PMF must reflect that structure. When teams treat PMF as intuition rather than evidence, they enter Go-to-Market with no reliable way to predict who will engage or why.
Why Product-Market Fit Exists
Many startups attempt to build a go-to-market motion immediately after Market Co-Creation. They assume that because one customer adopted the solution, others will too.
This assumption is expensive.
Product-Market Fit exists to prevent teams from scaling ambiguity. It forces founders to identify a specific customer segment, a specific buyer persona, and a specific message that reliably produces interest.
Without PMF, every downstream function operates on guesswork. Marketing experiments broadly. Sales chases noise. Leadership interprets anecdotal wins as proof.
PMF creates focus before execution.
How Product-Market Fit Is Tested
To make PMF observable, the Reditus Startup Lifecycle defines it using buyer behavior rather than sentiment.
Reditus evaluates PMF by tracking combinations of:
- Ideal Customer Profile (ICP)
- Buyer persona
- Core value message
One way to structure this work is through a PMF matrix, where ICPs and personas form columns and messages form rows. Each intersection becomes a test of whether that specific combination produces real buyer interest.
The purpose of this structure is not to over-engineer the process, but to prevent teams from chasing too many segments at once or misattributing success.
What matters is not how many tests are run, but whether a clear pattern emerges.

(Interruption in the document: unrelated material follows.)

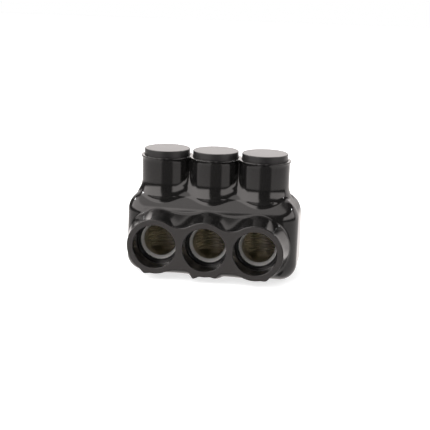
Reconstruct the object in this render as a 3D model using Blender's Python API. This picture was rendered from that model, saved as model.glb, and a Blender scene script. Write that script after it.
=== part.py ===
"""Insulated multi-tap connector for power cables.

An aluminium bar takes one cable in each port, from the front. A socket set screw over
each port clamps the cable. One moulded insulating cover encloses the bar, with a flared
collar round each port and a chimney over each screw. A pull-off plug closes each chimney.

Metres, +Z up. The origin is the point of the resting surface under the middle of the
cover. Cables enter along +Y, and the screws run along Z.
"""

from math import acos, cos, pi, radians, sin, sqrt

import bmesh
import bpy

# Layout: one port, one screw and one chimney at each pitch
PORT_COUNT = 3
PORT_PITCH = 0.028
WIRE_AXIS_HEIGHT = 0.0195
SCREW_AXIS_DEPTH = 0.0317          # from the front of the collars to the screw axes

# Clearance kept between pieces that touch
SEAT_GAP = 0.0003

# Cover: the body round the bar
BODY_DEPTH = 0.0372
BODY_HEIGHT = 0.0466
BODY_LEFT_MARGIN = 0.0201          # from the outer port's axis to that end of the cover
BODY_RIGHT_MARGIN = 0.0213
BODY_BOTTOM_RADIUS = 0.0095
BODY_TOP_RADIUS = 0.012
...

The Empirical Definition of PMF
In the Reditus Startup Lifecycle, Product-Market Fit is achieved when a startup generates: Five partial BANT leads from the same ICP, persona, and message.
Partial BANT refers to:
- Budget: the buyer confirms the problem is important enough to justify spend
- Authority: the buyer has influence over or ownership of the decision
- Need: the buyer recognizes the problem and the value of solving it
Timing is intentionally excluded at this stage. In early B2B deals, timing is often driven by internal cycles outside the startup’s control. Teams must confirm that timing is the constraint, not lack of need.

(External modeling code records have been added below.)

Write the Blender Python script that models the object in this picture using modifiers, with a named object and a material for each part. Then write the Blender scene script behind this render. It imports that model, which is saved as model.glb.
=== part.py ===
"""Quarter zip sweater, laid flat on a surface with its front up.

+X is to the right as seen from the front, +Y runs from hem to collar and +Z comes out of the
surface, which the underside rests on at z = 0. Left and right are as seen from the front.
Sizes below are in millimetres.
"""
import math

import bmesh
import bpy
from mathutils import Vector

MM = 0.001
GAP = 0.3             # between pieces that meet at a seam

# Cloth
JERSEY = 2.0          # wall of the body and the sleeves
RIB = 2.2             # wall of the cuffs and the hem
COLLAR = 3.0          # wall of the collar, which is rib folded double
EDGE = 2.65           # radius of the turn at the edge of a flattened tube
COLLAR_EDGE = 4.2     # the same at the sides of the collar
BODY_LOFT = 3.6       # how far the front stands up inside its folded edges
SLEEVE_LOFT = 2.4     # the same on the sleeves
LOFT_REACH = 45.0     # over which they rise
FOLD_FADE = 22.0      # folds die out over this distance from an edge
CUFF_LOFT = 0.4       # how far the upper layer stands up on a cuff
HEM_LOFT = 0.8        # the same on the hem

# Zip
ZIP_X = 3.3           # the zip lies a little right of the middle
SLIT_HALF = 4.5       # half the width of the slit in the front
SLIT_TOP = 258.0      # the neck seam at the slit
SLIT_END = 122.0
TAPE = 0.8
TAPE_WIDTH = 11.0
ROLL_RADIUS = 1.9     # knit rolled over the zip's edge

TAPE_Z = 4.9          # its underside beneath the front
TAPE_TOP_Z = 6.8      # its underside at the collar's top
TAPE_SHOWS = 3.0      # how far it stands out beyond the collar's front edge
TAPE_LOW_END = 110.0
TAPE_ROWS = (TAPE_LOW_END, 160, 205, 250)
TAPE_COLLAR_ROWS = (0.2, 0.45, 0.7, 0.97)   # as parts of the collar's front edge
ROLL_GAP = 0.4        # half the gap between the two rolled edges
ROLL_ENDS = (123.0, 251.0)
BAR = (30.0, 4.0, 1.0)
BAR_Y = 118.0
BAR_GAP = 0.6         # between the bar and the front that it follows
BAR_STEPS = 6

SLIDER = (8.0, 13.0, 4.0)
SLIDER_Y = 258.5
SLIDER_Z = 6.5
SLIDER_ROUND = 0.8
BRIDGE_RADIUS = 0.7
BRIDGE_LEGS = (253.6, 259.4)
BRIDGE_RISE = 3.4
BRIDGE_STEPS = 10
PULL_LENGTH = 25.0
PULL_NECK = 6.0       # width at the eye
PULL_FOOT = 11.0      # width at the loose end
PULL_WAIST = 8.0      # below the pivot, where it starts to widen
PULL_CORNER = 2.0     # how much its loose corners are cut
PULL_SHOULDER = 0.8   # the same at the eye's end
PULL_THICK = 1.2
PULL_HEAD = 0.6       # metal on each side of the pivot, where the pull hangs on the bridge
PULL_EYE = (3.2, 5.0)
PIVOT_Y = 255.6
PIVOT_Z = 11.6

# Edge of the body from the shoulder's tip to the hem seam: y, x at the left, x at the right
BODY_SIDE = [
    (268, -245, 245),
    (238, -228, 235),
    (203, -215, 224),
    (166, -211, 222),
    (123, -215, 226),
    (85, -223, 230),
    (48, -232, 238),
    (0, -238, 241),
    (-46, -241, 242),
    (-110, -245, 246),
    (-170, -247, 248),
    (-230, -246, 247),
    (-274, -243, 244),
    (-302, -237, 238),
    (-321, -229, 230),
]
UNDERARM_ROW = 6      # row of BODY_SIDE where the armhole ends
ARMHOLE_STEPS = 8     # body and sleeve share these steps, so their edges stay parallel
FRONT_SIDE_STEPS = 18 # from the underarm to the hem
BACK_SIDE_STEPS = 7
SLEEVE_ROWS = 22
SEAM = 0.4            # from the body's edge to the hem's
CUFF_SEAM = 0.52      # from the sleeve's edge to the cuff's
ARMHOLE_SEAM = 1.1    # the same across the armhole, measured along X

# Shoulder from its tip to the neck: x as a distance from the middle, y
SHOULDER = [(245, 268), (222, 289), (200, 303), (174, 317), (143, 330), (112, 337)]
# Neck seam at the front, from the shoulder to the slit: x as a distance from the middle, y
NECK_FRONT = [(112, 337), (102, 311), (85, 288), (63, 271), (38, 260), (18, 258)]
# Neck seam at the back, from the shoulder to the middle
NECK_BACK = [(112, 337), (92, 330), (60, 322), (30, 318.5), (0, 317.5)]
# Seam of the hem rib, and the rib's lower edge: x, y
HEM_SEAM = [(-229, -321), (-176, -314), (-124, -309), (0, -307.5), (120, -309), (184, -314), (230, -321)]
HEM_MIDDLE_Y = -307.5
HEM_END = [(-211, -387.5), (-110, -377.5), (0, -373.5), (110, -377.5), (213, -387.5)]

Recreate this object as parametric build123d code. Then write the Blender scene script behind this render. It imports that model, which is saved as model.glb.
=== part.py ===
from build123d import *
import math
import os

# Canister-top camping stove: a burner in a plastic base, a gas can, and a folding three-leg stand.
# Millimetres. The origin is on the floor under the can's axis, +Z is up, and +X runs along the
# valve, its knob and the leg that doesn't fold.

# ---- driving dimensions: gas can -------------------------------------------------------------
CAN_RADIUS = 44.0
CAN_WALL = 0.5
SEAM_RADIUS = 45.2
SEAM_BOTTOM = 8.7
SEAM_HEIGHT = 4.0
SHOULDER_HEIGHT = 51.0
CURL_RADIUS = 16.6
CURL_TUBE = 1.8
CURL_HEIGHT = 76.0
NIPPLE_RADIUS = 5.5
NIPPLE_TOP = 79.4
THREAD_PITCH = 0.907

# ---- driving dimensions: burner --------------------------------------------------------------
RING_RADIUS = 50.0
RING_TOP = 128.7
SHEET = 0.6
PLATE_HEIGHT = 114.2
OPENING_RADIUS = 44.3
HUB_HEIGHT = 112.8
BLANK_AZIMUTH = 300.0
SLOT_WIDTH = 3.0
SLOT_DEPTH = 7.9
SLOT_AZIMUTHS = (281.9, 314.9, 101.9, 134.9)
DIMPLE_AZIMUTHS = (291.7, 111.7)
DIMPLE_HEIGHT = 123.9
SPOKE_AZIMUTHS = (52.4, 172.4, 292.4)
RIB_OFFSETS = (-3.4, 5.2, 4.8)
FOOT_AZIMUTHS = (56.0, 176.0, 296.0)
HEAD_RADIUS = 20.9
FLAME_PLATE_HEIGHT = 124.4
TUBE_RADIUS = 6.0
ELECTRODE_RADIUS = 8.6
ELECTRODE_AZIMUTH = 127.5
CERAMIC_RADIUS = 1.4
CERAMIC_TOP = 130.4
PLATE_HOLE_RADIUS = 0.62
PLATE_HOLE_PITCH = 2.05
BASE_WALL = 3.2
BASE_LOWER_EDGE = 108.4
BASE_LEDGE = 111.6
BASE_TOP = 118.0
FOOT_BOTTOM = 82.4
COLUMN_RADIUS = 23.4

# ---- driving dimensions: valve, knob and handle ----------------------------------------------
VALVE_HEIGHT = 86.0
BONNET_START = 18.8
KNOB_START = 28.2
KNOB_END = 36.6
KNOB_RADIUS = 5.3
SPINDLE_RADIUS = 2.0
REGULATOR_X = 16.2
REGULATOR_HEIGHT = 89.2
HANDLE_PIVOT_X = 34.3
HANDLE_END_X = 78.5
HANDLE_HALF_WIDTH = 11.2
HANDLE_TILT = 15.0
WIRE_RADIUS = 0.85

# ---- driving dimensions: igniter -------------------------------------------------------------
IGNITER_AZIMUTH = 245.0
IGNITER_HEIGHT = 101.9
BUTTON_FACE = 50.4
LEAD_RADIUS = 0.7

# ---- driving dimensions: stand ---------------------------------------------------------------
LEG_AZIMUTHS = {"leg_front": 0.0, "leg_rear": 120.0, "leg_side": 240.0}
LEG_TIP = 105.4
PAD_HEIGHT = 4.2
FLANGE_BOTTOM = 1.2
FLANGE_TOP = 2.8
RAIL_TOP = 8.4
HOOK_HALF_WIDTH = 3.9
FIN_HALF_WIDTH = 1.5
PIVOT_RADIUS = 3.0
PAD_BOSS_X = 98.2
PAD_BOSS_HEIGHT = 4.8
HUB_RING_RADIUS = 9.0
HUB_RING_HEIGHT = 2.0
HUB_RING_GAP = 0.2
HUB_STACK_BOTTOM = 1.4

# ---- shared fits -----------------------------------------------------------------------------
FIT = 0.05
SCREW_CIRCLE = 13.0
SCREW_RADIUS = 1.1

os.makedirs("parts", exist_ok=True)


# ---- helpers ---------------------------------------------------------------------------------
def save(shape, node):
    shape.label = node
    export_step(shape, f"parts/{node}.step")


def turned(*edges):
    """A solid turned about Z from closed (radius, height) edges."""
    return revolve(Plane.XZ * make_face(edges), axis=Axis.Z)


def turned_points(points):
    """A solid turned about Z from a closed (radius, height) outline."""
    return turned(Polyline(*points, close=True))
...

Five is large enough to reveal a pattern and small enough to surface misalignment quickly. PMF is not about scale. It is about clarity.
The Gate to the Next Stage
A company remains in Product-Market Fit until it has produced five partial BANT signals from the same ICP, persona, and message combination.
Until that happens, the startup does not have a reliable way to predict who will engage or why. Any attempt to build a go-to-market motion before this gate is met risks amplifying noise instead of resonance.
A company exits PMF only when this repeatable pattern is established.
What Happens When Product-Market Fit Is Rushed
When PMF is rushed or loosely defined, the consequences cascade. Teams enter Go-to-Market without a stable message. Marketing tests broadly because no segment is clearly defined. Sales leaders invent qualification criteria because none exist. Early hires struggle because success is inconsistent and hard to explain.
These failures are often misdiagnosed as execution problems. In reality, they are the result of entering GTM without a validated pattern.
PMF is the last exploratory stage. Everything that follows depends on its discipline.
What Is Product-Market Fit in B2B?
In B2B, Product-Market Fit is the presence of a repeatable buyer pattern, not a subjective sense of momentum.
A startup achieves PMF when five buyers from the same ICP and persona respond to the same message with clear Budget, Authority, and Need, even if timing varies.
An Honest Self-Check
If you cannot clearly state which ICP, which persona, and which message consistently produces interest, you are not yet in Product-Market Fit.
That is not a failure. It is a signal.
The work of PMF is not scaling. It is narrowing until the market starts responding the same way on purpose.